Stated task:
Emit the entire listing verbatim.

Data lines:
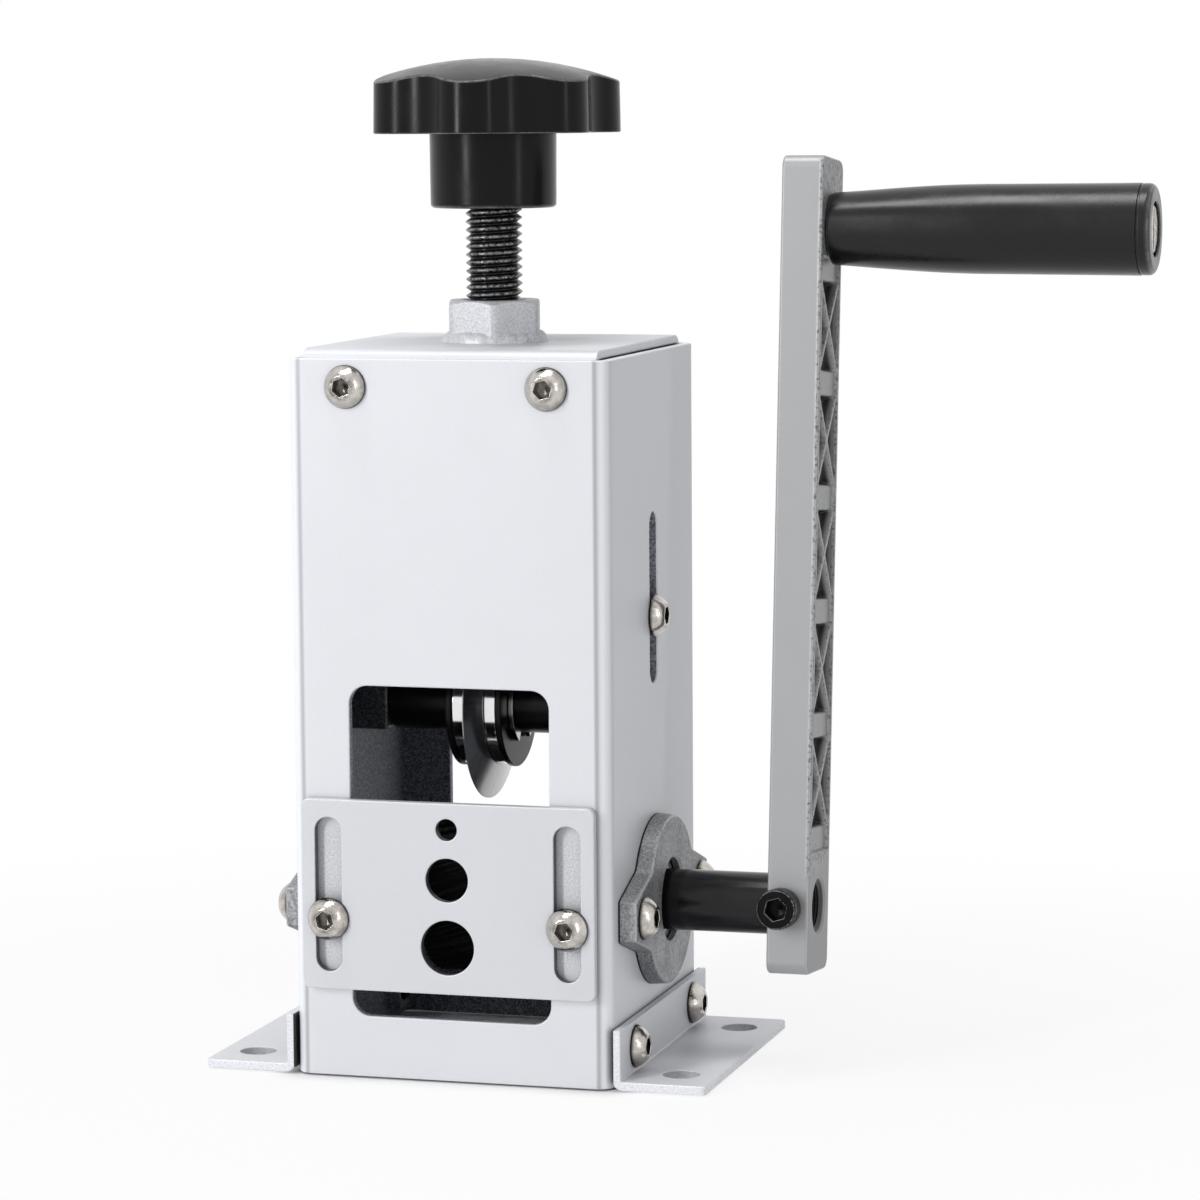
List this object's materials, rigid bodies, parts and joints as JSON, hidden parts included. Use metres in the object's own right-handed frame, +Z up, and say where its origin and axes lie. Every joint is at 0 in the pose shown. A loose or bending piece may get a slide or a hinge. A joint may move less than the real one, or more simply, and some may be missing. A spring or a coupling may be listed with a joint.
{
  "type": "hand crank wire stripper",
  "caption": "Bench wire stripper: a square upright housing with a round blade on a screw-set carrier above a knurled feed roller, turned by a long side crank with a free-turning grip.",
  "frame": {"origin": "middle of the outer box at the underside of the feet, on the surface that the tool stands on", "axes": "+X from the closed side to the crank and its grip, +Y from the guide plate at the front to the rear window, +Z up along the adjusting screw"},
  "size_m": [0.2232, 0.0892, 0.245],
  "materials": {
    "housing_paint": "silver-grey enamel with a fine grain, black on the inner faces",
    "cast_grey": "grey, cast and blasted",
    "arm_grey": "light grey, cast, with a fine grain",
    "black_steel": "black oxide, satin",
    "blade_steel": "dark ground steel with a bright bevel",
    "polished_steel": "turned and polished",
    "zinc_steel": "bright zinc plate",
    "knob_plastic": "black moulded, satin gloss",
    "grip_plastic": "black moulded, satin gloss"
  },
  "bodies": {
    "housing": {"housing_tube": "housing_paint", "lid": "housing_paint", "screw_nut": "housing_paint", "foot_left": "housing_paint", "foot_right": "housing_paint", "bearing_flange_left": "cast_grey", "bearing_flange_right": "cast_grey", "bearing_outer_left": "polished_steel", "bearing_outer_right": "polished_steel", "lid_screw_left_front": "zinc_steel", "lid_screw_left_back": "zinc_steel", "lid_screw_right_front": "zinc_steel", "lid_screw_right_back": "zinc_steel", "foot_screw_left_front": "zinc_steel", "foot_screw_left_back": "zinc_steel", "foot_screw_right_front": "zinc_steel", "foot_screw_right_back": "zinc_steel", "flange_screw_left_front": "zinc_steel", "flange_screw_left_back": "zinc_steel", "flange_screw_right_front": "zinc_steel", "flange_screw_right_back": "zinc_steel", "guide_screw_left": "zinc_steel", "guide_screw_right": "zinc_steel"},
    "guide": {"guide_plate": "housing_paint"},
    "carrier": {"blade_carrier": "black_steel", "carrier_screw_left": "zinc_steel", "carrier_screw_right": "zinc_steel", "blade_axle": "black_steel", "axle_grub_left": "black_steel", "axle_grub_right": "black_steel", "thrust_washer_left": "black_steel", "thrust_washer_right": "black_steel", "blade_clip_left": "polished_steel", "blade_clip_right": "polished_steel", "retainer_washer": "zinc_steel"},
    "blade": {"cutting_disc": "blade_steel", "blade_bush": "polished_steel", "blade_ring_left": "polished_steel", "blade_ring_right": "polished_steel"},
    "adjuster": {"adjusting_screw": "black_steel", "retainer_clip": "polished_steel", "star_knob": "knob_plastic"},
    "crank": {"drive_shaft": "black_steel", "drive_key": "zinc_steel", "feed_roller": "black_steel", "spacer_sleeve_left": "black_steel", "spacer_sleeve_right": "black_steel", "bearing_inner_left": "polished_steel", "bearing_inner_right": "polished_steel", "crank_arm": "arm_grey", "clamp_screw": "black_steel", "grip_bolt": "zinc_steel"},
    "hand_grip": {"grip": "grip_plastic"}
  },
  "joints": [
    {"name": "guide_slide", "type": "slide", "parent": "housing", "child": "guide", "axis": [0, 0, 1], "range_m": [-0.0205, 0.0094]},
    {"name": "carrier_slide", "type": "slide", "parent": "housing", "child": "carrier", "axis": [0, 0, 1], "range_m": [-0.0032, 0.0216]},
    {"name": "knob_turn", "type": "hinge", "parent": "carrier", "child": "adjuster", "pos_m": [-0.04845, 0.0013, 0.2], "axis": [0, 0, 1], "range_deg": [-576.5, 3889]},
    {"name": "blade_turn", "type": "hinge", "parent": "carrier", "child": "blade", "pos_m": [-0.05005, 0.0013, 0.0872], "axis": [1, 0, 0], "continuous": true},
    {"name": "crank_turn", "type": "hinge", "parent": "housing", "child": "crank", "pos_m": [-0.04845, 0.0013, 0.0395], "axis": [1, 0, 0], "continuous": true},
    {"name": "grip_turn", "type": "hinge", "parent": "crank", "child": "hand_grip", "pos_m": [0.07215, 0.01678, 0.20327], "axis": [1, 0, 0], "continuous": true}
  ],
  "couplings": [
    {"joint": "knob_turn", "follows": "carrier_slide", "rad_per_m": 3141.6}
  ]
}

Task answer:
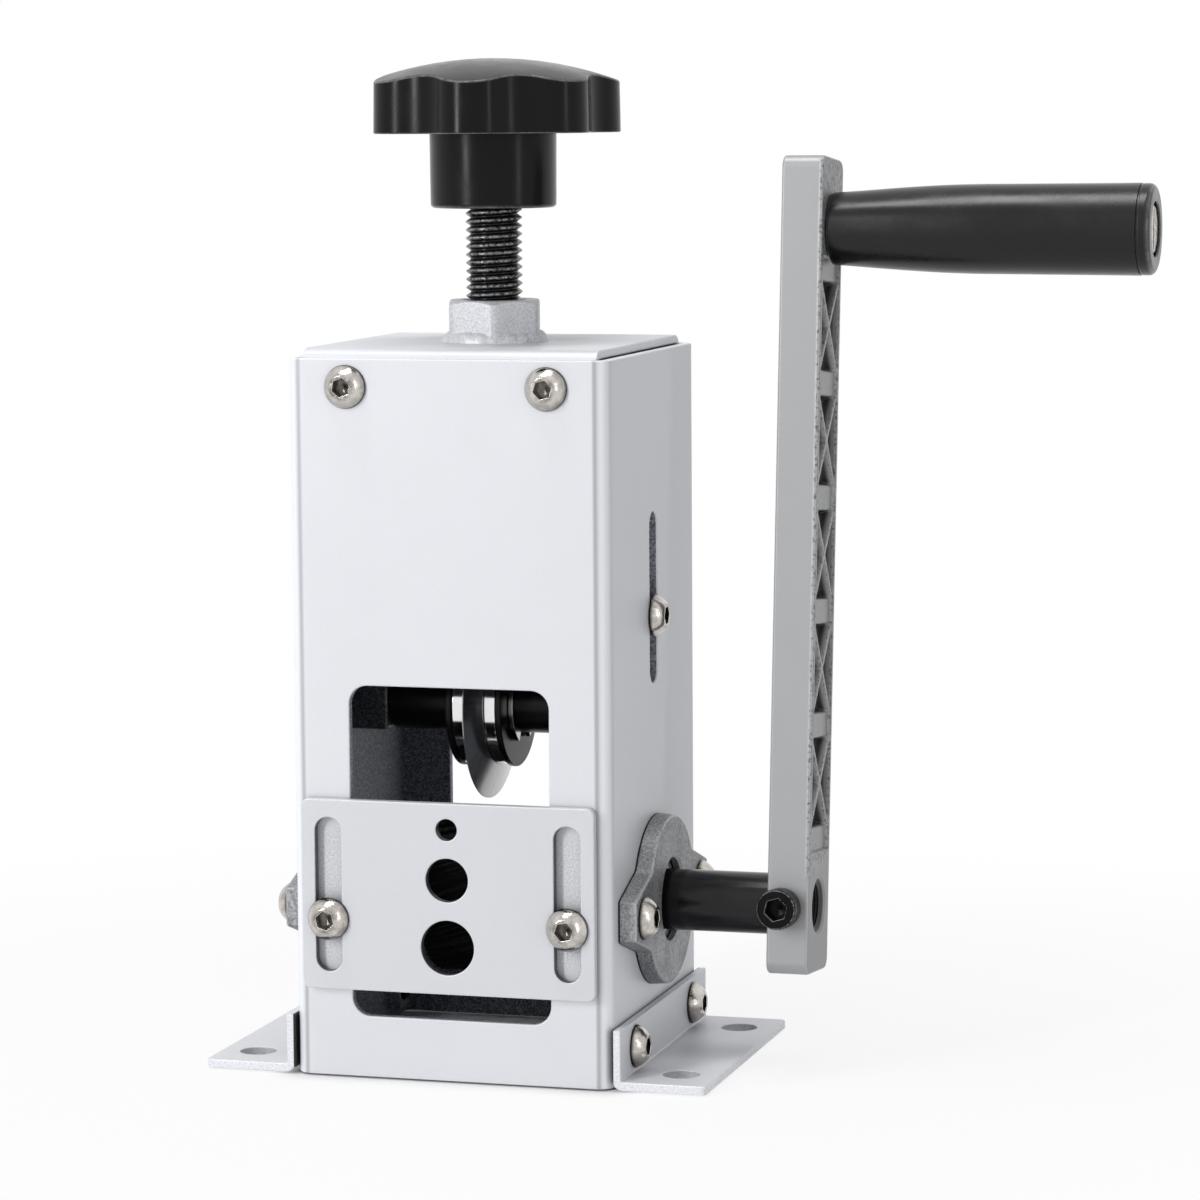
List this object's materials, rigid bodies, parts and joints as JSON, hidden parts included. Use metres in the object's own right-handed frame, +Z up, and say where its origin and axes lie. Every joint is at 0 in the pose shown. A loose or bending piece may get a slide or a hinge. A joint may move less than the real one, or more simply, and some may be missing. A spring or a coupling may be listed with a joint.
{
  "type": "hand crank wire stripper",
  "caption": "Bench wire stripper: a square upright housing with a round blade on a screw-set carrier above a knurled feed roller, turned by a long side crank with a free-turning grip.",
  "frame": {"origin": "middle of the outer box at the underside of the feet, on the surface that the tool stands on", "axes": "+X from the closed side to the crank and its grip, +Y from the guide plate at the front to the rear window, +Z up along the adjusting screw"},
  "size_m": [0.2232, 0.0892, 0.245],
  "materials": {
    "housing_paint": "silver-grey enamel with a fine grain, black on the inner faces",
    "cast_grey": "grey, cast and blasted",
    "arm_grey": "light grey, cast, with a fine grain",
    "black_steel": "black oxide, satin",
    "blade_steel": "dark ground steel with a bright bevel",
    "polished_steel": "turned and polished",
    "zinc_steel": "bright zinc plate",
    "knob_plastic": "black moulded, satin gloss",
    "grip_plastic": "black moulded, satin gloss"
  },
  "bodies": {
    "housing": {"housing_tube": "housing_paint", "lid": "housing_paint", "screw_nut": "housing_paint", "foot_left": "housing_paint", "foot_right": "housing_paint", "bearing_flange_left": "cast_grey", "bearing_flange_right": "cast_grey", "bearing_outer_left": "polished_steel", "bearing_outer_right": "polished_steel", "lid_screw_left_front": "zinc_steel", "lid_screw_left_back": "zinc_steel", "lid_screw_right_front": "zinc_steel", "lid_screw_right_back": "zinc_steel", "foot_screw_left_front": "zinc_steel", "foot_screw_left_back": "zinc_steel", "foot_screw_right_front": "zinc_steel", "foot_screw_right_back": "zinc_steel", "flange_screw_left_front": "zinc_steel", "flange_screw_left_back": "zinc_steel", "flange_screw_right_front": "zinc_steel", "flange_screw_right_back": "zinc_steel", "guide_screw_left": "zinc_steel", "guide_screw_right": "zinc_steel"},
    "guide": {"guide_plate": "housing_paint"},
    "carrier": {"blade_carrier": "black_steel", "carrier_screw_left": "zinc_steel", "carrier_screw_right": "zinc_steel", "blade_axle": "black_steel", "axle_grub_left": "black_steel", "axle_grub_right": "black_steel", "thrust_washer_left": "black_steel", "thrust_washer_right": "black_steel", "blade_clip_left": "polished_steel", "blade_clip_right": "polished_steel", "retainer_washer": "zinc_steel"},
    "blade": {"cutting_disc": "blade_steel", "blade_bush": "polished_steel", "blade_ring_left": "polished_steel", "blade_ring_right": "polished_steel"},
    "adjuster": {"adjusting_screw": "black_steel", "retainer_clip": "polished_steel", "star_knob": "knob_plastic"},
    "crank": {"drive_shaft": "black_steel", "drive_key": "zinc_steel", "feed_roller": "black_steel", "spacer_sleeve_left": "black_steel", "spacer_sleeve_right": "black_steel", "bearing_inner_left": "polished_steel", "bearing_inner_right": "polished_steel", "crank_arm": "arm_grey", "clamp_screw": "black_steel", "grip_bolt": "zinc_steel"},
    "hand_grip": {"grip": "grip_plastic"}
  },
  "joints": [
    {"name": "guide_slide", "type": "slide", "parent": "housing", "child": "guide", "axis": [0, 0, 1], "range_m": [-0.0205, 0.0094]},
    {"name": "carrier_slide", "type": "slide", "parent": "housing", "child": "carrier", "axis": [0, 0, 1], "range_m": [-0.0032, 0.0216]},
    {"name": "knob_turn", "type": "hinge", "parent": "carrier", "child": "adjuster", "pos_m": [-0.04845, 0.0013, 0.2], "axis": [0, 0, 1], "range_deg": [-576.5, 3889]},
    {"name": "blade_turn", "type": "hinge", "parent": "carrier", "child": "blade", "pos_m": [-0.05005, 0.0013, 0.0872], "axis": [1, 0, 0], "continuous": true},
    {"name": "crank_turn", "type": "hinge", "parent": "housing", "child": "crank", "pos_m": [-0.04845, 0.0013, 0.0395], "axis": [1, 0, 0], "continuous": true},
    {"name": "grip_turn", "type": "hinge", "parent": "crank", "child": "hand_grip", "pos_m": [0.07215, 0.01678, 0.20327], "axis": [1, 0, 0], "continuous": true}
  ],
  "couplings": [
    {"joint": "knob_turn", "follows": "carrier_slide", "rad_per_m": 3141.6}
  ]
}